Reducing the mass-flow through the engine helps a couple of ways. It reduces the pumping effort required to move the air, and the lower air volume allows for a lower air-to-fuel ratio. Depending on the precise duty cycle that can reduce fuel consumption by about 40%, said Dr. Greg Shaver, professor of engineering at Purdue University.
“CDA allows us to put less fuel into the engine for the same load,” he shared during a webinar on the topic. “If the air-to-fuel ratio was 32 before, it might be 27 under CDA. It’s not starving the engine of air, therefore we don’t run into a soot-formation problem, either.”
CDA is accomplished by hydraulically managing the valvetrain to keep the exhaust and intake valves closed on certain cylinders, while cutting off fueling to those cylinders, says Robb Janak, director of new technology for Jacobs Vehicle Systems.
“We basically just turn off the intake and exhaust valve main events with a bridge mechanism. Even though the rocker arms are still moving up and down, they’re no longer opening the intake and exhaust valves. That, combined with turning off fuel injection, shuts down entire cylinder and forces the remaining cylinder to do the work — but more efficiently,” Janak says.
When you add electronics to control the intervals when CDA is applied, and then manage the number of affected cylinders and the duration of the CDA events, you can precisely control the CDA performance. That’s what Jacobs and Cummins have be doing with Silicon-valley-based Tula.
Tula’s Dynamic Skip Fire is an advanced cylinder deactivation control strategy that makes decisions for an engine’s cylinders on an individual basis, to best meet torque demands while saving fuel and maintaining performance. The company’s original Dynamic Skip Fire (DSF) software has been shown to significantly reduce CO2 emissions in gasoline engines.
Testing of the Tula algorithms technology on a Cummins engine with Jacobs CDA technology has already reduced NOx emissions by 74%.
It has been in production since 2018, with more than 1 million passenger cars and light trucks already on the road.
Taking some cylinders out of service during low-load operation does reduce fuel consumption, but the real benefit involves lower NOx emissions. Under low-load conditions, the exhaust temperature (from six lightly loaded cylinders) is too low to maintain NOx conversion in the SCR catalyst. While in CDA mode, the working cylinders work harder and produce hotter exhaust.
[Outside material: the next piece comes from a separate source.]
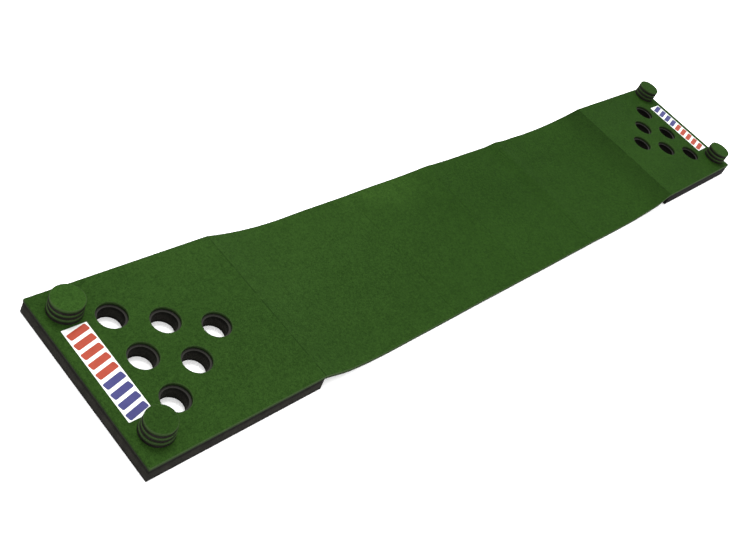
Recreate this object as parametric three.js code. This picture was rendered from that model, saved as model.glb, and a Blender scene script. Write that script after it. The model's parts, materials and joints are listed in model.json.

Running loaded at highway speed, the SCR inlet temperature of the aftertreatment system would be around 250 C or higher. But while idling or driving in stop-and-go traffic, that temperature can drop to around 150 C, which is well below the catalyst’s optimum operating temperature.
“You’re producing a lot of NOx in traffic,” says Gabe Roberts, director of product development at Jacobs. “NOx conversion goes from 100% basically down to 10% or 20% in what we call the cruise-creep cycle.”
With CDA, the temperature will still drop, but it will plateau at about 180 C.
“That means the catalyst stays hotter for longer,” he says. “Under this cycle, it still eventually cools off, but it stays hotter longer, so NOx conversion takes a lot longer to drop off. You produce a lot less NOX in CDA mode than in full six-cylinder mode.”
CDA is also helping reduce the frequency and duration of active regen events. High exhaust temps help to efficiently oxidize ash in the diesel particulate filter. In the absence of high exhaust temperatures, hydrocarbon dosing raises the temperature inside the diesel oxidation catalyst and the DPF. Using CDA to maintain high exhaust temps when coasting, for example, or while under any light-load condition, helps reduce or even eliminate the need for hydrocarbon dosing. Fuel efficiency improves as a result.
Detroit Diesel is doing something similar to maintain exhaust temperatures for more efficient regeneration. Rather than valve-controlled cylinder deactivation, it uses asymmetric injection, where fuel is cut off to three cylinders while fueling to the remaining three cylinders is increased. Detroit claims this is especially useful at startup to heat the aftertreatment system faster, and at idle to keep exhaust temperatures high, thus producing less soot. It can also be used along with the engine brake, while coasting, to boost exhaust temperatures.
“With the DD15 Gen 5, we can activate the engine brakes during driving regens to reduce the temperature drops while the truck is coasting and the engine is at very low load,” says Len Copeland, Detroit Diesel’s heavy-duty product marketing manager. “We can apply engine braking to three cylinders and add fuel to the remaining cylinders. In effect, the cylinders are fighting each other just for the purpose of generating heat.”
Copeland says process is invisible to the driver.
There are no CDA-equipped heavy-duty diesel engines in production, but Jacobs is researching CDA on engines from eight engine manufacturers around the world. Eaton is also developing several CDA and variable valve actuation technologies it believes will be needed to reduce carbon dioxide by up to 20% by 2024, and up to 27% by 2027.
Mandated emissions reductions are coming in Europe, Japan, China, India and other markets in the coming years, but they are expected to be significantly different from the U.S. EPA rules. CDA is seen as a way to approach those targets without making substantial modifications to existing base engine designs.